Can all of these lines be returned exactly?

Scripts that build objects ->
____

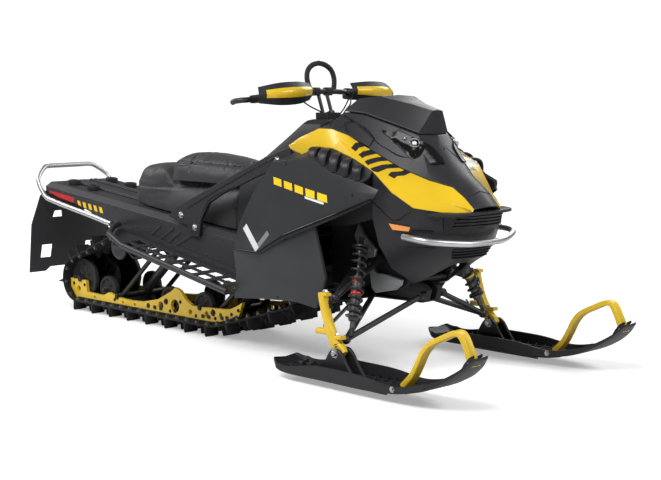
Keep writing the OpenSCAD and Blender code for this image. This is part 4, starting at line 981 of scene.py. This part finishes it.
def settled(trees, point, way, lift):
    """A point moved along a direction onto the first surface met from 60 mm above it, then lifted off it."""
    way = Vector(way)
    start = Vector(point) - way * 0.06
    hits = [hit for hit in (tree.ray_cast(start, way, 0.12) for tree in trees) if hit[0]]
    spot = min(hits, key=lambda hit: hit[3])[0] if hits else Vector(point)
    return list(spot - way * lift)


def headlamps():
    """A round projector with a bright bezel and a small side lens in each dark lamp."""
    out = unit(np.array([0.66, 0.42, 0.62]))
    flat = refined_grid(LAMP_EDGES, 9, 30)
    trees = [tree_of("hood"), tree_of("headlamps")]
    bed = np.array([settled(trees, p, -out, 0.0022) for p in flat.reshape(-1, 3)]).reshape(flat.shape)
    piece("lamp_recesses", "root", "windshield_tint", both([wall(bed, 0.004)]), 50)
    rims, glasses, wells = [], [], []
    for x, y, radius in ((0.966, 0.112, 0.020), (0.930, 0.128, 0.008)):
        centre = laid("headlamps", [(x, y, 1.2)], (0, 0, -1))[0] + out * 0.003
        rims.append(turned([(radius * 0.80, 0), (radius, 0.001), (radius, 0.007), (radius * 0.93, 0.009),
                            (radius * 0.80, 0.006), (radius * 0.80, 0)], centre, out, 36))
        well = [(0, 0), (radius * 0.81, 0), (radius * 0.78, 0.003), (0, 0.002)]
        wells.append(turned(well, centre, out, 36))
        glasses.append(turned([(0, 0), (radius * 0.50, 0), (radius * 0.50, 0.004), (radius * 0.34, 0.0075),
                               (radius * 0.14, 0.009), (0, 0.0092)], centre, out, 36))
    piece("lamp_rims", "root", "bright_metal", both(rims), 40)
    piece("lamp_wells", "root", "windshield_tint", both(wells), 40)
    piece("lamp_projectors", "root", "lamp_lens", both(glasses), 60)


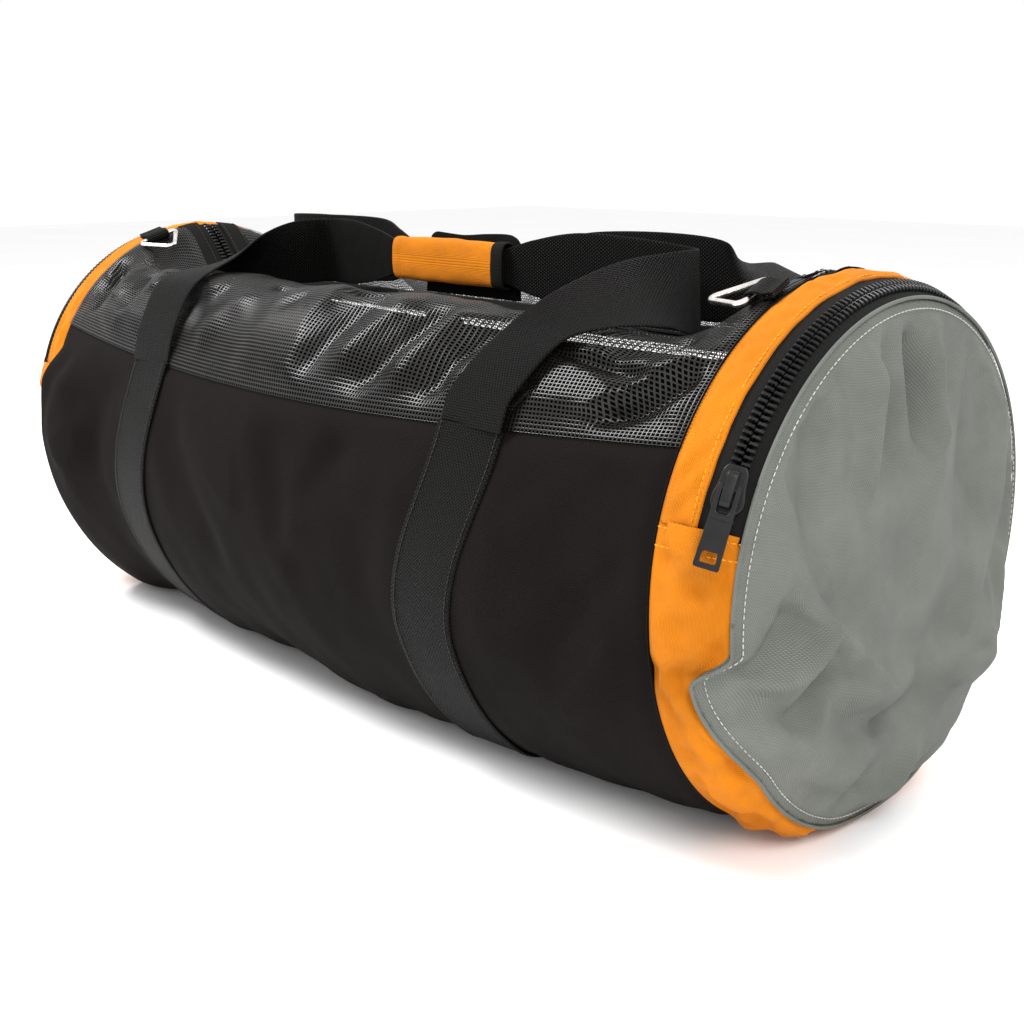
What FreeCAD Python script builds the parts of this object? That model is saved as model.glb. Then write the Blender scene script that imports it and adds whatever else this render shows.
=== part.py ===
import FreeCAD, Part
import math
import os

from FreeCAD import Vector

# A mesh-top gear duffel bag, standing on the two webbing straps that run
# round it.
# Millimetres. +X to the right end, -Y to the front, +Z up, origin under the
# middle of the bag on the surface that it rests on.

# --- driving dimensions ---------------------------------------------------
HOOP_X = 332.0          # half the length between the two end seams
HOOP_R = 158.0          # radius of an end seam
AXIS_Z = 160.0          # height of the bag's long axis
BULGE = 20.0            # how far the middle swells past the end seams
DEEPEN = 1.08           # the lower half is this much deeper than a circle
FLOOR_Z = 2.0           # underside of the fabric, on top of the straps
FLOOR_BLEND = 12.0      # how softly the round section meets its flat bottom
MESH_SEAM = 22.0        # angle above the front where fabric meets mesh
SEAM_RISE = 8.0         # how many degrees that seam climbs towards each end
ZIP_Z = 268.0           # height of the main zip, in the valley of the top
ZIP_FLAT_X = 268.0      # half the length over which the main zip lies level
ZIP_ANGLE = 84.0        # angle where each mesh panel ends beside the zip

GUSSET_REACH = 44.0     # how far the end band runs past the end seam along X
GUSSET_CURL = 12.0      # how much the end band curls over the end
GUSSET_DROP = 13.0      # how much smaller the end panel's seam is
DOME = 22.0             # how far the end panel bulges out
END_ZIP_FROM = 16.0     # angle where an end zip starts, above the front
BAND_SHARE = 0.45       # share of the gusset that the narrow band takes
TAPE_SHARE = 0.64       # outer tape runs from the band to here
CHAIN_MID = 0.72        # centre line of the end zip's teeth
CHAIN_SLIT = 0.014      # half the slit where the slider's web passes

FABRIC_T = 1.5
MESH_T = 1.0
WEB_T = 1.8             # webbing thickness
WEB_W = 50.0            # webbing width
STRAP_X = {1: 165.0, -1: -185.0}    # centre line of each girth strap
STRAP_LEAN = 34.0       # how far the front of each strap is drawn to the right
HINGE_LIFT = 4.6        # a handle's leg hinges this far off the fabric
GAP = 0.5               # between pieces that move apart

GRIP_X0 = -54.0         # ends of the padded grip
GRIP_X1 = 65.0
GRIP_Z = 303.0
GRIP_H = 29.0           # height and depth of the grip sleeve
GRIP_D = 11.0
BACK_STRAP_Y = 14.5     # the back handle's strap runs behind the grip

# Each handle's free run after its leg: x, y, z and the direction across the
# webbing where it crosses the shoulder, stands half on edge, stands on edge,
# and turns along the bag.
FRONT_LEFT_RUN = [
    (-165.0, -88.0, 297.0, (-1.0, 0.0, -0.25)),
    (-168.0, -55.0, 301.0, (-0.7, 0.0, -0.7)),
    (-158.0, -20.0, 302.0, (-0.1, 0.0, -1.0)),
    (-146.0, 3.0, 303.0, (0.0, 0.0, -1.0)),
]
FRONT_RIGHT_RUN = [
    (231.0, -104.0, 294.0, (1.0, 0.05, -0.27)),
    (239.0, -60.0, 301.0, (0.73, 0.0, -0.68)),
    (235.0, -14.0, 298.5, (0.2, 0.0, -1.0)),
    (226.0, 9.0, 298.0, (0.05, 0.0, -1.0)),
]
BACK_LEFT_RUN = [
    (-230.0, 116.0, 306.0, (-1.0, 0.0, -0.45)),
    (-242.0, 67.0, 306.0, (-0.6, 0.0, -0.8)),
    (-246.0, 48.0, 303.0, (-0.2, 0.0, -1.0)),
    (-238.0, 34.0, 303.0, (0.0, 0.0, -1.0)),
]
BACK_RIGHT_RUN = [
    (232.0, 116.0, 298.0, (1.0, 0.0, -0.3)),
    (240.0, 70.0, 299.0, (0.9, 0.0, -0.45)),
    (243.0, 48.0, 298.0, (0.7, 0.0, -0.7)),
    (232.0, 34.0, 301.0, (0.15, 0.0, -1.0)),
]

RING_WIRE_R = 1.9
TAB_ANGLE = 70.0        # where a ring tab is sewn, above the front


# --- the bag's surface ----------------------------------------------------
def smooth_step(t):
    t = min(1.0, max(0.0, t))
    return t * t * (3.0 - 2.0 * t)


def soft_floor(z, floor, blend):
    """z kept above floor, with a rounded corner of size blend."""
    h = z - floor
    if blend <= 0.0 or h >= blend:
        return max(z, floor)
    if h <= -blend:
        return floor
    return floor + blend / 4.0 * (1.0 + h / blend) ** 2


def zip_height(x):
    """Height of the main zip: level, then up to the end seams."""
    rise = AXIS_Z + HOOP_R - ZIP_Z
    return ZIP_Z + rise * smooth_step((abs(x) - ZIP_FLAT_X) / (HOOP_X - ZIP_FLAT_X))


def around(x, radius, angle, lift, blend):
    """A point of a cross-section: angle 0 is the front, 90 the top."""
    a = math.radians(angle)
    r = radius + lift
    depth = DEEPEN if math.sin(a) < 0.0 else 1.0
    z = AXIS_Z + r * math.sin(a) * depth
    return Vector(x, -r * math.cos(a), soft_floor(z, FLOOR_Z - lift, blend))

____

Output ->
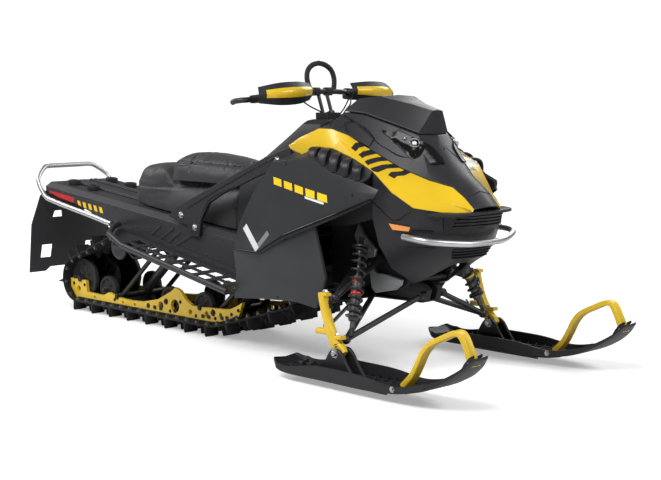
Keep writing the OpenSCAD and Blender code for this image. This is part 4, starting at line 981 of scene.py. This part finishes it.
def settled(trees, point, way, lift):
    """A point moved along a direction onto the first surface met from 60 mm above it, then lifted off it."""
    way = Vector(way)
    start = Vector(point) - way * 0.06
    hits = [hit for hit in (tree.ray_cast(start, way, 0.12) for tree in trees) if hit[0]]
    spot = min(hits, key=lambda hit: hit[3])[0] if hits else Vector(point)
    return list(spot - way * lift)


def headlamps():
    """A round projector with a bright bezel and a small side lens in each dark lamp."""
    out = unit(np.array([0.66, 0.42, 0.62]))
    flat = refined_grid(LAMP_EDGES, 9, 30)
    trees = [tree_of("hood"), tree_of("headlamps")]
    bed = np.array([settled(trees, p, -out, 0.0022) for p in flat.reshape(-1, 3)]).reshape(flat.shape)
    piece("lamp_recesses", "root", "windshield_tint", both([wall(bed, 0.004)]), 50)
    rims, glasses, wells = [], [], []
    for x, y, radius in ((0.966, 0.112, 0.020), (0.930, 0.128, 0.008)):
        centre = laid("headlamps", [(x, y, 1.2)], (0, 0, -1))[0] + out * 0.003
        rims.append(turned([(radius * 0.80, 0), (radius, 0.001), (radius, 0.007), (radius * 0.93, 0.009),
                            (radius * 0.80, 0.006), (radius * 0.80, 0)], centre, out, 36))
        well = [(0, 0), (radius * 0.81, 0), (radius * 0.78, 0.003), (0, 0.002)]
        wells.append(turned(well, centre, out, 36))
        glasses.append(turned([(0, 0), (radius * 0.50, 0), (radius * 0.50, 0.004), (radius * 0.34, 0.0075),
                               (radius * 0.14, 0.009), (0, 0.0092)], centre, out, 36))
    piece("lamp_rims", "root", "bright_metal", both(rims), 40)
    piece("lamp_wells", "root", "windshield_tint", both(wells), 40)
    piece("lamp_projectors", "root", "lamp_lens", both(glasses), 60)


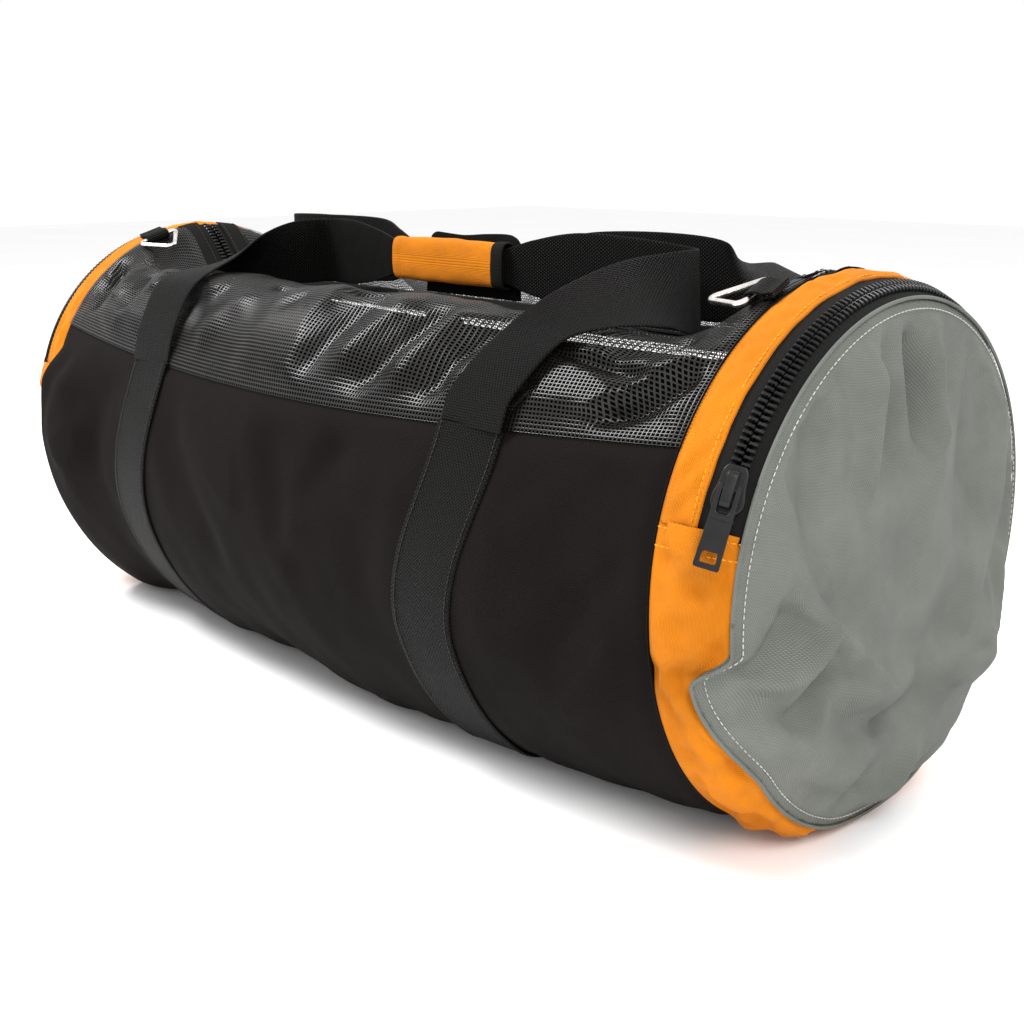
What FreeCAD Python script builds the parts of this object? That model is saved as model.glb. Then write the Blender scene script that imports it and adds whatever else this render shows.
=== part.py ===
import FreeCAD, Part
import math
import os

from FreeCAD import Vector

# A mesh-top gear duffel bag, standing on the two webbing straps that run
# round it.
# Millimetres. +X to the right end, -Y to the front, +Z up, origin under the
# middle of the bag on the surface that it rests on.

# --- driving dimensions ---------------------------------------------------
HOOP_X = 332.0          # half the length between the two end seams
HOOP_R = 158.0          # radius of an end seam
AXIS_Z = 160.0          # height of the bag's long axis
BULGE = 20.0            # how far the middle swells past the end seams
DEEPEN = 1.08           # the lower half is this much deeper than a circle
FLOOR_Z = 2.0           # underside of the fabric, on top of the straps
FLOOR_BLEND = 12.0      # how softly the round section meets its flat bottom
MESH_SEAM = 22.0        # angle above the front where fabric meets mesh
SEAM_RISE = 8.0         # how many degrees that seam climbs towards each end
ZIP_Z = 268.0           # height of the main zip, in the valley of the top
ZIP_FLAT_X = 268.0      # half the length over which the main zip lies level
ZIP_ANGLE = 84.0        # angle where each mesh panel ends beside the zip

GUSSET_REACH = 44.0     # how far the end band runs past the end seam along X
GUSSET_CURL = 12.0      # how much the end band curls over the end
GUSSET_DROP = 13.0      # how much smaller the end panel's seam is
DOME = 22.0             # how far the end panel bulges out
END_ZIP_FROM = 16.0     # angle where an end zip starts, above the front
BAND_SHARE = 0.45       # share of the gusset that the narrow band takes
TAPE_SHARE = 0.64       # outer tape runs from the band to here
CHAIN_MID = 0.72        # centre line of the end zip's teeth
CHAIN_SLIT = 0.014      # half the slit where the slider's web passes

FABRIC_T = 1.5
MESH_T = 1.0
WEB_T = 1.8             # webbing thickness
WEB_W = 50.0            # webbing width
STRAP_X = {1: 165.0, -1: -185.0}    # centre line of each girth strap
STRAP_LEAN = 34.0       # how far the front of each strap is drawn to the right
HINGE_LIFT = 4.6        # a handle's leg hinges this far off the fabric
GAP = 0.5               # between pieces that move apart

GRIP_X0 = -54.0         # ends of the padded grip
GRIP_X1 = 65.0
GRIP_Z = 303.0
GRIP_H = 29.0           # height and depth of the grip sleeve
GRIP_D = 11.0
BACK_STRAP_Y = 14.5     # the back handle's strap runs behind the grip

# Each handle's free run after its leg: x, y, z and the direction across the
# webbing where it crosses the shoulder, stands half on edge, stands on edge,
# and turns along the bag.
FRONT_LEFT_RUN = [
    (-165.0, -88.0, 297.0, (-1.0, 0.0, -0.25)),
    (-168.0, -55.0, 301.0, (-0.7, 0.0, -0.7)),
    (-158.0, -20.0, 302.0, (-0.1, 0.0, -1.0)),
    (-146.0, 3.0, 303.0, (0.0, 0.0, -1.0)),
]
FRONT_RIGHT_RUN = [
    (231.0, -104.0, 294.0, (1.0, 0.05, -0.27)),
    (239.0, -60.0, 301.0, (0.73, 0.0, -0.68)),
    (235.0, -14.0, 298.5, (0.2, 0.0, -1.0)),
    (226.0, 9.0, 298.0, (0.05, 0.0, -1.0)),
]
BACK_LEFT_RUN = [
    (-230.0, 116.0, 306.0, (-1.0, 0.0, -0.45)),
    (-242.0, 67.0, 306.0, (-0.6, 0.0, -0.8)),
    (-246.0, 48.0, 303.0, (-0.2, 0.0, -1.0)),
    (-238.0, 34.0, 303.0, (0.0, 0.0, -1.0)),
]
BACK_RIGHT_RUN = [
    (232.0, 116.0, 298.0, (1.0, 0.0, -0.3)),
    (240.0, 70.0, 299.0, (0.9, 0.0, -0.45)),
    (243.0, 48.0, 298.0, (0.7, 0.0, -0.7)),
    (232.0, 34.0, 301.0, (0.15, 0.0, -1.0)),
]

RING_WIRE_R = 1.9
TAB_ANGLE = 70.0        # where a ring tab is sewn, above the front


# --- the bag's surface ----------------------------------------------------
def smooth_step(t):
    t = min(1.0, max(0.0, t))
    return t * t * (3.0 - 2.0 * t)


def soft_floor(z, floor, blend):
    """z kept above floor, with a rounded corner of size blend."""
    h = z - floor
    if blend <= 0.0 or h >= blend:
        return max(z, floor)
    if h <= -blend:
        return floor
    return floor + blend / 4.0 * (1.0 + h / blend) ** 2


def zip_height(x):
    """Height of the main zip: level, then up to the end seams."""
    rise = AXIS_Z + HOOP_R - ZIP_Z
    return ZIP_Z + rise * smooth_step((abs(x) - ZIP_FLAT_X) / (HOOP_X - ZIP_FLAT_X))


def around(x, radius, angle, lift, blend):
    """A point of a cross-section: angle 0 is the front, 90 the top."""
    a = math.radians(angle)
    r = radius + lift
    depth = DEEPEN if math.sin(a) < 0.0 else 1.0
    z = AXIS_Z + r * math.sin(a) * depth
    return Vector(x, -r * math.cos(a), soft_floor(z, FLOOR_Z - lift, blend))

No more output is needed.